The latest initiative of lower league English club Forest Green Rovers is to build what chairman Dale Vince says is the world’s first ever wooden stadium.
“The importance of wood is not only that it’s naturally occurring, it has very low embodied carbon — about as low as it gets for a building material.
“And when you bear in mind that around three-quarters of the lifetime carbon impact of any stadium comes from its building materials, you can see why that’s so important — and it’s why our new stadium will have the lowest embodiment of carbon of any stadium.”
The stadium will reside at the heart of a 100-acre Eco Park that aims to provide facilities for the community, as well as the club: gyms, all-weather pitches, and sports science clinics will all be offered, on top of hosting events and conferences. It is estimated to cost £100 million ($123M).
“As with all modern stadia,” Vince told CNN, “in order to make them economical, you’ve got to look beyond football which is on average just a game once every two weeks for a few hours. You’ve got to look beyond that.”
“The design retains and enhances the existing meadow landscape of the site whilst adding the stadium and other functions for the town … It will be the first all timber football stadium with almost every element made of sustainably sourced timber including its structure, roof cantilevers and louvered cladding.”
The world’s greenest club?
On the surface, football and the environment seem an odd pairing. But this, says Vince, is precisely why it’s worked so well. Since becoming club chairman, he’s seen the possibility of introducing sustainable concepts to a new audience.
“It’s counterintuitive,” Vince told CNN, “and I think that’s why we’re having such a big impact. Here we are spreading a vegan message in the world of football. It doesn’t get more counterintuitive than that.”
“We have been able to display all of our thinking and the technology we use and the approaches we take in the world of football. This is an untouched audience for an eco-message.
“In effect, we’re not preaching to the choir. And that’s where we have to take the message — to places it’s never been before and where it might be quite shocking to begin with, but we can get some traction.
“If you want to post-transaction rationalize it further, which we have: football fans are a passionate group of people and if they get the environment like they get the football club, then we can create a lot of good from that.”
Back from the brink
If the future looks bright off the pitch, on it things are looking equally promising.

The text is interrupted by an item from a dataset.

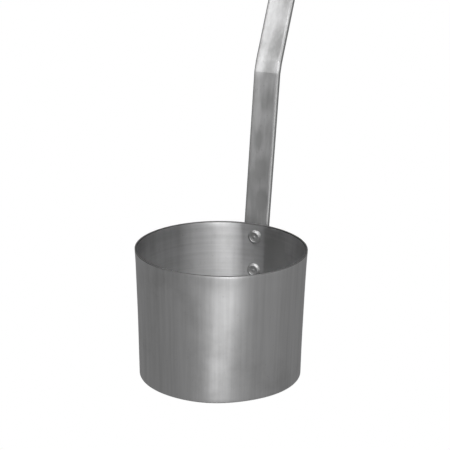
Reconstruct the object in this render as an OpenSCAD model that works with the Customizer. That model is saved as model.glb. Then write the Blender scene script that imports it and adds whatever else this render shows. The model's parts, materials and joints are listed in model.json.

Teetering on the verge of bankruptcy six years ago, Forest Green now sit pretty at the top of the English National League, nine points clear of their nearest rivals Lincoln City and Tranmere Rovers. Promotion would take Forest Green into League Two, just three promotions away from the English Premier League.
When Vince first became involved with the club he had little idea of what he was taking on.
“It began helping [the club] out with a bit of money in terms of cash flow and then quickly realizing ‘actually they need a lot more than that.’ It was a question then of getting fully immersed and rescuing it and rebuilding it, or walking away and seeing it fail. So we took the action to dive in.”
These, Forest Green don’t see themselves languishing in the lower leagues for much longer.
“We just think we have all the ingredients in our new location and stadium, in terms of the geography and populations,” said Vince. “We think we can sustain a Championship club [the second tier of English football] with our location, so that’s our ambition.”
It seems a long way to climb, but at present the financial, environmental, and sporting future of the club appears secure. As things stand, the grass couldn’t look much greener for Forest Green Rovers.
In fact, it might be the greenest grass in world football.